Saved data entries
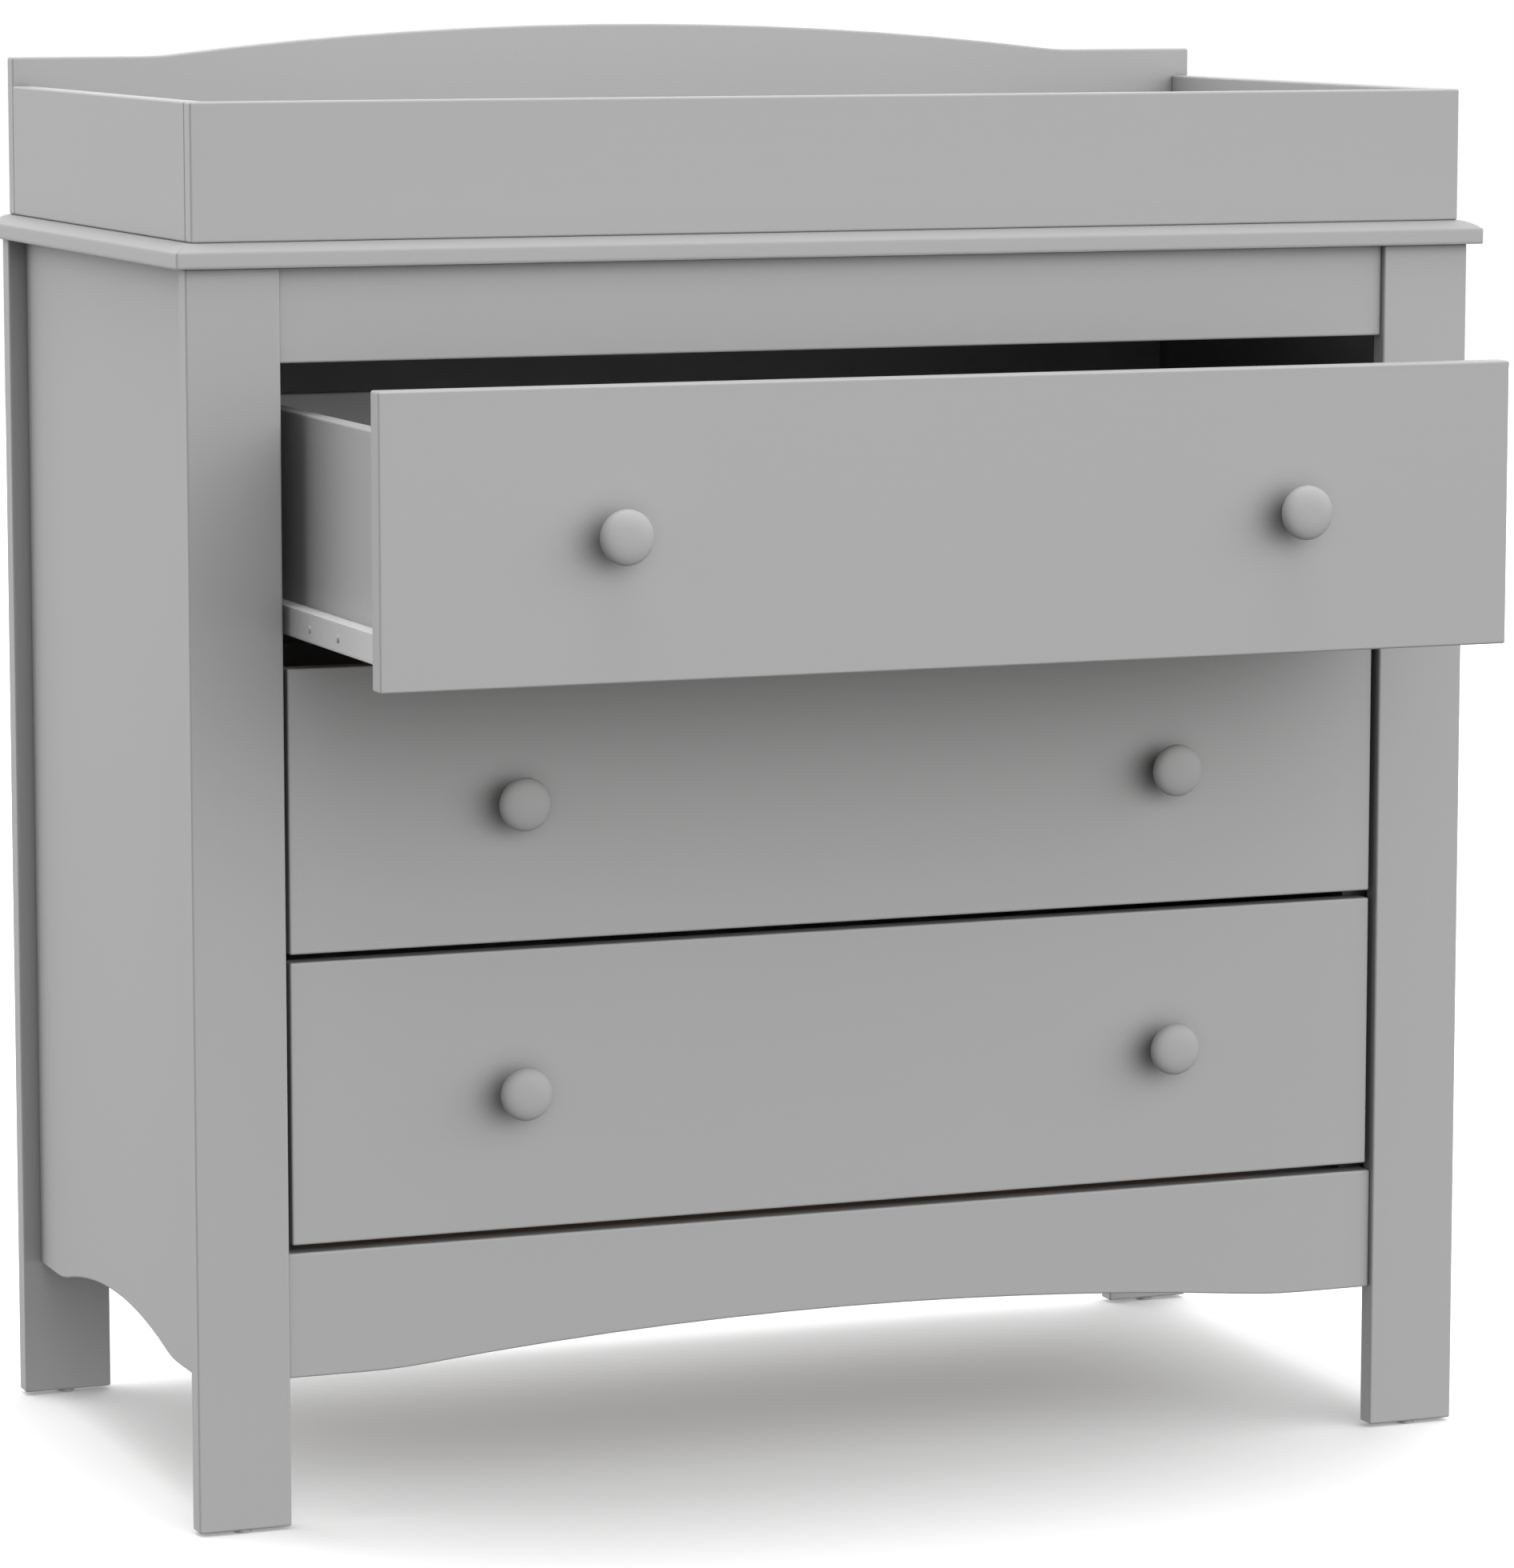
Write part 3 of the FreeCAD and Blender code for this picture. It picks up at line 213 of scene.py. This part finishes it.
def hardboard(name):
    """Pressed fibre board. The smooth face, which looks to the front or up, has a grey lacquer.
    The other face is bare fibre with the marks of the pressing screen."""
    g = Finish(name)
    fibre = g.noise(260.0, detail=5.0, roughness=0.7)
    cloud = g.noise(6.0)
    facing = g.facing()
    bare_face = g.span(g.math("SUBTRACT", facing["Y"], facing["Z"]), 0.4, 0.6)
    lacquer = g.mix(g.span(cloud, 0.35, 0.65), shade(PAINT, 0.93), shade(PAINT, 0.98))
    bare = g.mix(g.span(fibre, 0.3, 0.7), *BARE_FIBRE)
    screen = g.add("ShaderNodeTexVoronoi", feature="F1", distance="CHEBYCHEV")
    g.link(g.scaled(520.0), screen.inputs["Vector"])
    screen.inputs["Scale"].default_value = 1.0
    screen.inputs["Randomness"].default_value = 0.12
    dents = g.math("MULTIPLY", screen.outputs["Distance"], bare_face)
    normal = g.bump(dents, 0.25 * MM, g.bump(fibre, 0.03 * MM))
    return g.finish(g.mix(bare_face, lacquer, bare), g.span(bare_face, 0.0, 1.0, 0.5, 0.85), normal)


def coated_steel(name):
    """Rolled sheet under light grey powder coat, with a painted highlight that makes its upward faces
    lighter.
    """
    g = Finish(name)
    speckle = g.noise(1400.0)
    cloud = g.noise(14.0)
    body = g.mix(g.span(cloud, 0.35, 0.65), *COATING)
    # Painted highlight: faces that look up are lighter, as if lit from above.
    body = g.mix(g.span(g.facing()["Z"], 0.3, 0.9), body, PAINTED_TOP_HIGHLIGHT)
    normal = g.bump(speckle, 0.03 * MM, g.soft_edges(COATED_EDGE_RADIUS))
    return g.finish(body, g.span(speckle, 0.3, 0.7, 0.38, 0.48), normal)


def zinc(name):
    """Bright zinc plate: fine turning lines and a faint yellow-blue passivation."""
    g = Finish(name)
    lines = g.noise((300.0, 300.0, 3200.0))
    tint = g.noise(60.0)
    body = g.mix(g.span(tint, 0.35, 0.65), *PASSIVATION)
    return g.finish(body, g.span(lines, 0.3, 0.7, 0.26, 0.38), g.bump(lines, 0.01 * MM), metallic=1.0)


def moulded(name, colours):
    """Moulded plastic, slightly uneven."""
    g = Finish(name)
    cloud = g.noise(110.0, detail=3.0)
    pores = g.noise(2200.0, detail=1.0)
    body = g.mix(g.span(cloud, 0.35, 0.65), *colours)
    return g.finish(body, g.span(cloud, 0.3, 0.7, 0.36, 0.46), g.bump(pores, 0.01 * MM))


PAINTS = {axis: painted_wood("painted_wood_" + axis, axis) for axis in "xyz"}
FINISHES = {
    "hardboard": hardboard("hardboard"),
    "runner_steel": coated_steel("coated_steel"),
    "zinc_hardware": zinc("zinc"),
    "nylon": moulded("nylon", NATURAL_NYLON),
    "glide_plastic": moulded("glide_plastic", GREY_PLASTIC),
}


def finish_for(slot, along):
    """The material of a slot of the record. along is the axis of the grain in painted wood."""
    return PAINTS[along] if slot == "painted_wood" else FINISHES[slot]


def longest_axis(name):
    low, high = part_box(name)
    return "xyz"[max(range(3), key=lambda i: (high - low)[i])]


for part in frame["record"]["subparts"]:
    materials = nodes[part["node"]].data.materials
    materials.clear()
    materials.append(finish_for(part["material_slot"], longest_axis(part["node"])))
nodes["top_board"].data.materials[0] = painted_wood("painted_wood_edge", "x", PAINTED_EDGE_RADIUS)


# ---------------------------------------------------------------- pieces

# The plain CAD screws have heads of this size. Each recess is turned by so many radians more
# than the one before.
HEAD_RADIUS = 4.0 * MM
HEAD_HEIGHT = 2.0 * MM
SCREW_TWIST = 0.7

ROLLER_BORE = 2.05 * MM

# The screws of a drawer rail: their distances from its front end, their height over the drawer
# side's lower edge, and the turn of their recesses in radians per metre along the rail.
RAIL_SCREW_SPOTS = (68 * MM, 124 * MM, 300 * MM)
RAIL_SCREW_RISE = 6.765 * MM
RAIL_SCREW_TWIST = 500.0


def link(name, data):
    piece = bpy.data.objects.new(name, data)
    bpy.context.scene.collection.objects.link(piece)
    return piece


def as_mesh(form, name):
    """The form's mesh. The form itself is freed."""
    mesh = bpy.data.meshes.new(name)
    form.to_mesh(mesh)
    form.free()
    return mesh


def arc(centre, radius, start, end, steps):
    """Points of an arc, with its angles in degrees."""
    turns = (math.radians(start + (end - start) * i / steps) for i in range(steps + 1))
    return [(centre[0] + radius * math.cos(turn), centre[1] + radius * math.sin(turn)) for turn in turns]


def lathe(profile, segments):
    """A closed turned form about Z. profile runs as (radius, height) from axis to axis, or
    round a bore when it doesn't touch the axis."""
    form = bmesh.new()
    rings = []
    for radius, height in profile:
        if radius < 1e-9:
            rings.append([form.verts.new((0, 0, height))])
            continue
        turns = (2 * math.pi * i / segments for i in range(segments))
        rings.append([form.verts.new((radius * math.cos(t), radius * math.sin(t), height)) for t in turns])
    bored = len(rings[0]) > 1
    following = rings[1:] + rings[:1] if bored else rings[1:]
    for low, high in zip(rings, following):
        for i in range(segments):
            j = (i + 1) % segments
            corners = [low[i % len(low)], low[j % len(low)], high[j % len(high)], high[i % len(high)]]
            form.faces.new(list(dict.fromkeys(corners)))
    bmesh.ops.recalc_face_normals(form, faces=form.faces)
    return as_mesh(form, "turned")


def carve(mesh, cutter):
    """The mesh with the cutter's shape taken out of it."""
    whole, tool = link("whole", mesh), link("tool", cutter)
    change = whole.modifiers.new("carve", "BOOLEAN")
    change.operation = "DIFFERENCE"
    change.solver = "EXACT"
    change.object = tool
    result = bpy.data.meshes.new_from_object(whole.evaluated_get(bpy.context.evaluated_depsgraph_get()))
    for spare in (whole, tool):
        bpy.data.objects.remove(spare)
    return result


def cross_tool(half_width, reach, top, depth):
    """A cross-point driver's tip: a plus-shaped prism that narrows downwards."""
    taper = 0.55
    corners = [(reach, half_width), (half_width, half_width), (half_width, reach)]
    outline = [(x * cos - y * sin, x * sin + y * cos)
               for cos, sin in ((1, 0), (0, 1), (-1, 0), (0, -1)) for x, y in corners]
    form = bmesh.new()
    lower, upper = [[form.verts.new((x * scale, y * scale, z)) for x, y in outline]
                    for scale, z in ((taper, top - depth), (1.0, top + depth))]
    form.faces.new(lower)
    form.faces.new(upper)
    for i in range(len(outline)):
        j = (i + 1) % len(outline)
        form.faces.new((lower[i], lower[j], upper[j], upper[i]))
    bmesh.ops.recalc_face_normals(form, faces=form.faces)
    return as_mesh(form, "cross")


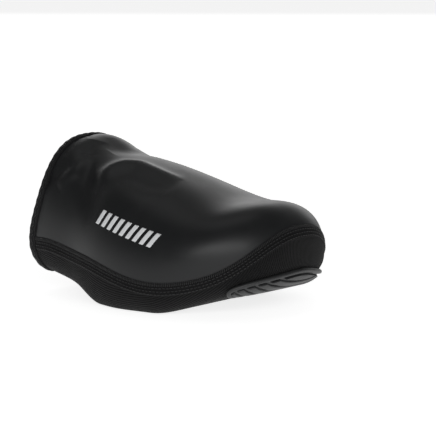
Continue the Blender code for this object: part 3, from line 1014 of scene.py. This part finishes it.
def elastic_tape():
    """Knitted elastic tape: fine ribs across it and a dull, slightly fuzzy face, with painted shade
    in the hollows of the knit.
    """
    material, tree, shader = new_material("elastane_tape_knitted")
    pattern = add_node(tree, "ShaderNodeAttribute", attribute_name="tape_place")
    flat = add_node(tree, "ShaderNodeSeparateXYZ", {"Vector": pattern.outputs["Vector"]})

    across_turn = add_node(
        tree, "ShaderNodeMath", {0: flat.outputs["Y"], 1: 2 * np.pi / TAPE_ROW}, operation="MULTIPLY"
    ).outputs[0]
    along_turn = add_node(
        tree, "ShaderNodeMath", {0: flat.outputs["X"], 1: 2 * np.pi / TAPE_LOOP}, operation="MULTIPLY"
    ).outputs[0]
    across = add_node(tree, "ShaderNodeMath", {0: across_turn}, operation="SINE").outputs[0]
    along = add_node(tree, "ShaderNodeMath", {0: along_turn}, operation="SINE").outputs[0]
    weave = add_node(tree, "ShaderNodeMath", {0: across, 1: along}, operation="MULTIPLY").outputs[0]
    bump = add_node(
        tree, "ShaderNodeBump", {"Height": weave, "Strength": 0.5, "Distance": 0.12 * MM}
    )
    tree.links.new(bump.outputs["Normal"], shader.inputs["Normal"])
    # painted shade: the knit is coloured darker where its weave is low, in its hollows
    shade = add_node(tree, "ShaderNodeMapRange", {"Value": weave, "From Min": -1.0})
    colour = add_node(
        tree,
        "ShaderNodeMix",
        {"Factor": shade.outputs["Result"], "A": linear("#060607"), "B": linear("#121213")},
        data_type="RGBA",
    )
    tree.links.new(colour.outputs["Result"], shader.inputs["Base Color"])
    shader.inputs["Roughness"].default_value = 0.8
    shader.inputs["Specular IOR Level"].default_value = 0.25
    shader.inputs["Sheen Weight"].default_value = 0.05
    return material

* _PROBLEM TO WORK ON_
Please restate only the opening stretch of the records above: every line from the first through the one containing "0.01 * MM), metallic=1.0)", exactly as written.

* _FINISHED EXERCISE_
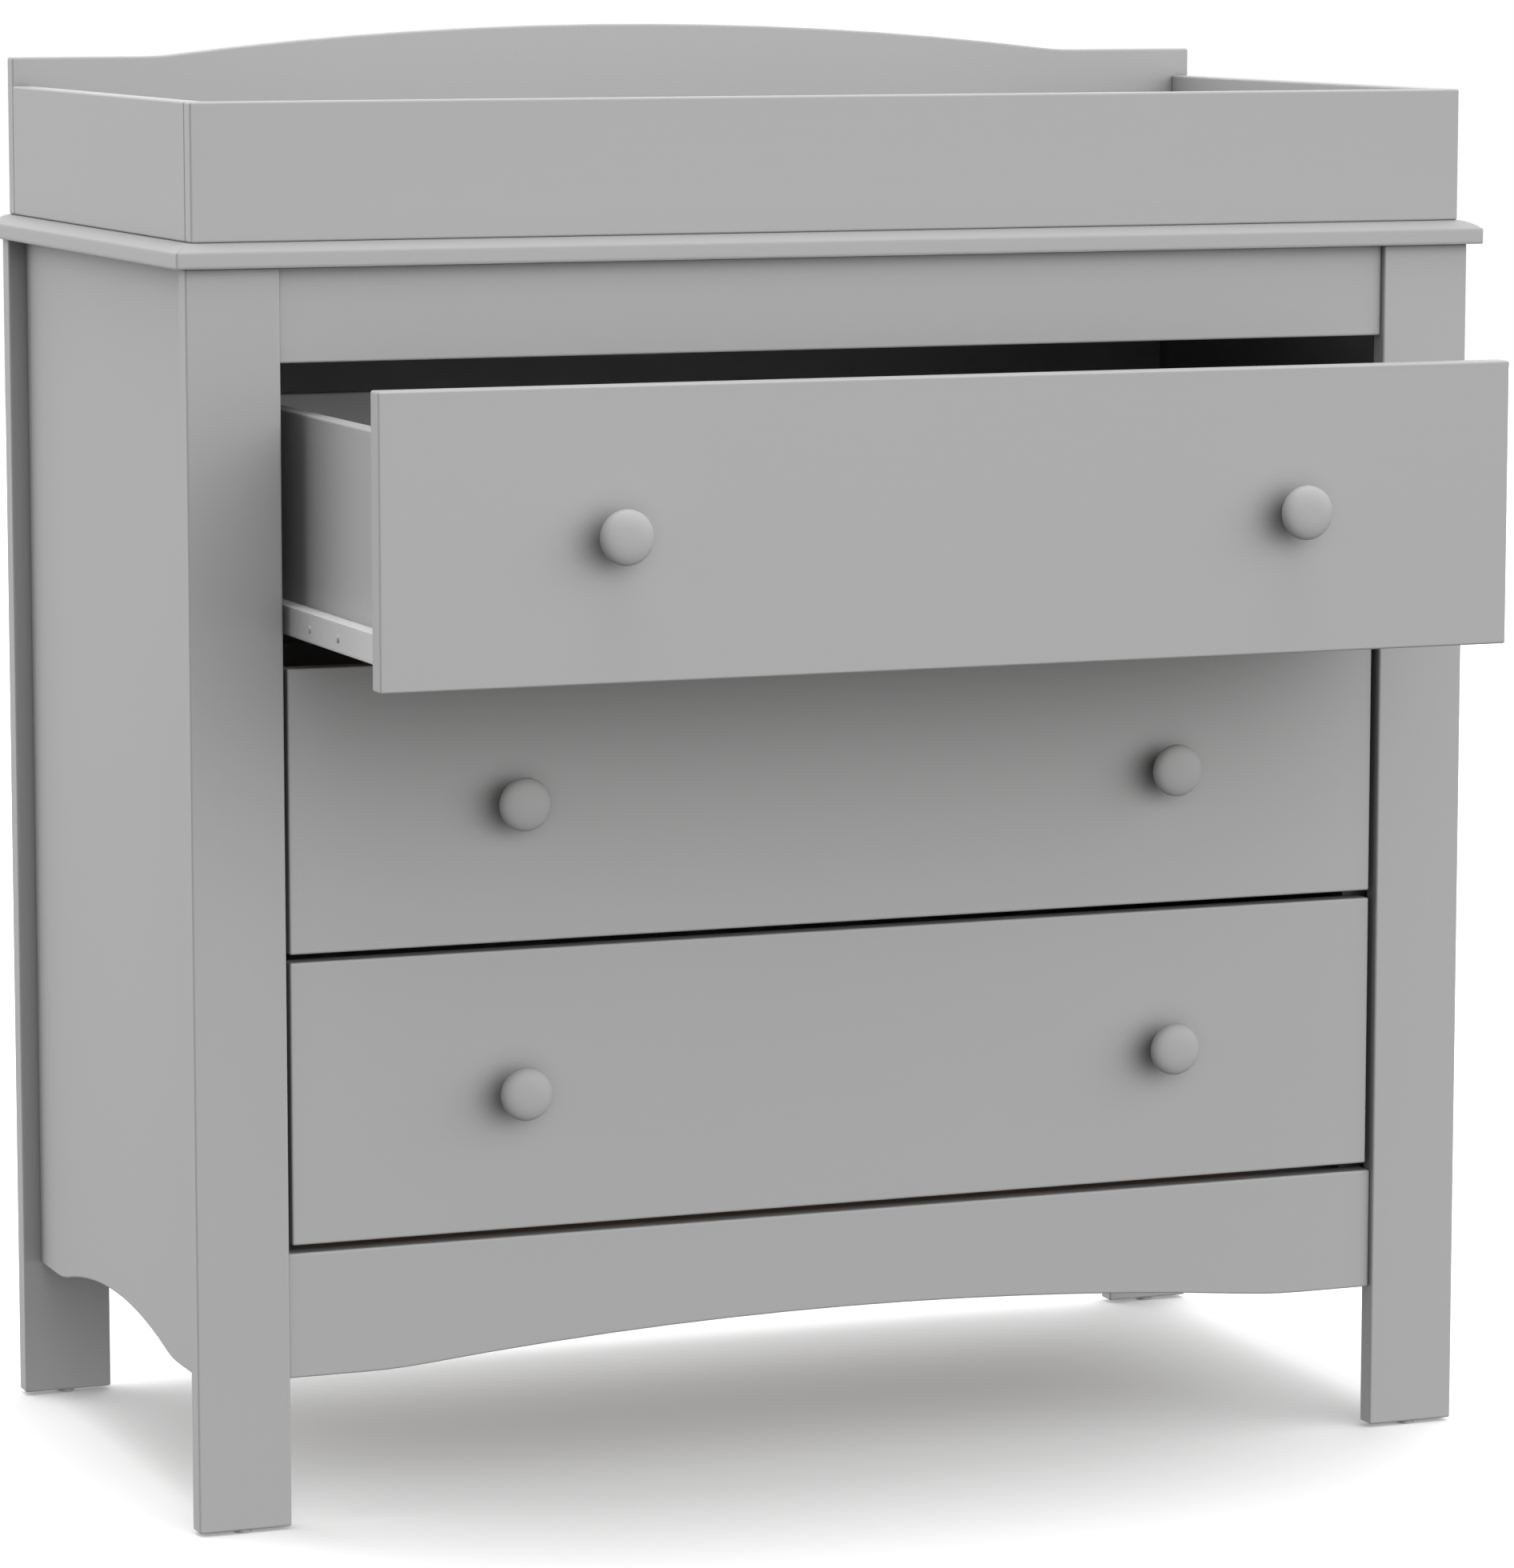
Write part 3 of the FreeCAD and Blender code for this picture. It picks up at line 213 of scene.py. This part finishes it.
def hardboard(name):
    """Pressed fibre board. The smooth face, which looks to the front or up, has a grey lacquer.
    The other face is bare fibre with the marks of the pressing screen."""
    g = Finish(name)
    fibre = g.noise(260.0, detail=5.0, roughness=0.7)
    cloud = g.noise(6.0)
    facing = g.facing()
    bare_face = g.span(g.math("SUBTRACT", facing["Y"], facing["Z"]), 0.4, 0.6)
    lacquer = g.mix(g.span(cloud, 0.35, 0.65), shade(PAINT, 0.93), shade(PAINT, 0.98))
    bare = g.mix(g.span(fibre, 0.3, 0.7), *BARE_FIBRE)
    screen = g.add("ShaderNodeTexVoronoi", feature="F1", distance="CHEBYCHEV")
    g.link(g.scaled(520.0), screen.inputs["Vector"])
    screen.inputs["Scale"].default_value = 1.0
    screen.inputs["Randomness"].default_value = 0.12
    dents = g.math("MULTIPLY", screen.outputs["Distance"], bare_face)
    normal = g.bump(dents, 0.25 * MM, g.bump(fibre, 0.03 * MM))
    return g.finish(g.mix(bare_face, lacquer, bare), g.span(bare_face, 0.0, 1.0, 0.5, 0.85), normal)


def coated_steel(name):
    """Rolled sheet under light grey powder coat, with a painted highlight that makes its upward faces
    lighter.
    """
    g = Finish(name)
    speckle = g.noise(1400.0)
    cloud = g.noise(14.0)
    body = g.mix(g.span(cloud, 0.35, 0.65), *COATING)
    # Painted highlight: faces that look up are lighter, as if lit from above.
    body = g.mix(g.span(g.facing()["Z"], 0.3, 0.9), body, PAINTED_TOP_HIGHLIGHT)
    normal = g.bump(speckle, 0.03 * MM, g.soft_edges(COATED_EDGE_RADIUS))
    return g.finish(body, g.span(speckle, 0.3, 0.7, 0.38, 0.48), normal)


def zinc(name):
    """Bright zinc plate: fine turning lines and a faint yellow-blue passivation."""
    g = Finish(name)
    lines = g.noise((300.0, 300.0, 3200.0))
    tint = g.noise(60.0)
    body = g.mix(g.span(tint, 0.35, 0.65), *PASSIVATION)
    return g.finish(body, g.span(lines, 0.3, 0.7, 0.26, 0.38), g.bump(lines, 0.01 * MM), metallic=1.0)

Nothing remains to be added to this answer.